Some of the recipes are hers, or her mothers. But most are from her fellow
artists, poets, sculptors, restaurateurs,
bed-and-breakfast hosts and just plain fine cooks in the valley. Included
are color plates of paintings by eight Skagit artists (Guy Anderson, James
Clayton, Alfred Currier, Richard Gilkey, Morris Graves, Anne Martin McCool,
Philip McCracken and Maggie Wilder) and works by 11 poets.
In
short, "Skagit Valley Fare" is not so much a reference book as it is
a journal of how a remarkable group of people chose to live their existences in
a fecund patch of earth - what they ate day to day, what they shared when they
partied. Newell
wrote all this in a historic home on a mini-farm a few hundred yards from the
river. It's a structure of fieldstone and cedar, fir and hemlock, faded boards
and stained glass that seems almost a miniature cathedral to the nature that
made it up.There
are studios in the out-buildings and up in the loft of the barn. Her gardens
and the flat surrounding farmland frame it all. In the middle of it is her
kitchen.
She
grew up in the upper valley, "by the craggy vista of Sauk Mountain. So
many memories. Lullaby sleep to the soughing breeze, fingering, combing great
fir branches. The woman's scream of cougar, leaping from fir tree, to roof, to
ground. Each primal scream goose-bumping my being.
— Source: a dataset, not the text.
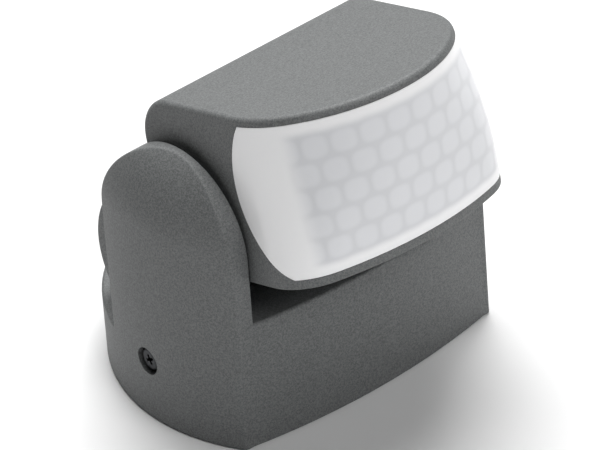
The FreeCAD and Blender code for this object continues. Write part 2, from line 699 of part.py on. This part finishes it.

Twilight, and the bear
growling over the compost heap." In 1972
she moved downriver to Fir Island, "a haven of fertile loam" between
the forks of the Skagit.
A
couple of months back, I drove up to the haven for a dinner party and was
greeted with a slice of Caviar Pie, an appetizer created by Anne McCracken,
owner of something called the Piping Rabbit Press, and the wife of
artist-sculptor Philip McCracken. It was
representative of what "Skagit Valley Fare" was all about. It had
been chilled overnight and was as cold as a November tide flat: chopped eggs in
mayonnaise, topped with chopped sweet onions, cream cheese and sour cream and a
spread of inexpensive, local caviar. It was
a simple dish, yet at once hearty. Not quite elegant, but festive. To ensure
the latter effect, Newell stuck a glass of Washington champagne in my hand.
Caviar
Pie is the first recipe in her book. The second, by valley artist Anne Martin
McCool, is Oven Barbecued Chicken Wings (three pounds, tips removed; coated
with two tablespoons of oil and a half-teaspoon of cayenne, then drizzled with
chopped garlic, a half cup of soy sauce, two tablespoons of ketchup and a cup
of honey, and baked at 350 degrees for an hour in a shallow baking dish or
cookie sheet).
It is
not, clearly, a typical cookbook. It's intensely personal. At times, it's
quirky. For
example, anybody can poach mussels - and these days almost every restaurant
does, usually far too long. But only Phyllis McKee (Newell's friend and cooking
buddy) makes Penn Cove Mussels Poached in Pale Ale (three pounds of mussels, in
a bottle of Bridge Port Blue Heron Pale Ale and a half cup of whipping cream,
augmented with 15 cloves of garlic and 12 sprigs of fresh thyme). It's served
in soup bowls, broth and all, as a first course.
Most
regional cookbooks begin with topography and move on to natural resources;
hence assorted Northwest praises of fish, potatoes, soft wheat, crabs and
berries. And that is fine. But
"Skagit Valley Fare" is about people: immigrants and innkeepers,
tulip growers' beef ragout and Croatian farmers' cabbage rolls.
It's
the kind of a book that makes you want to send it someplace else. Maybe
someplace far away.
To say:
This is what it's really like out here.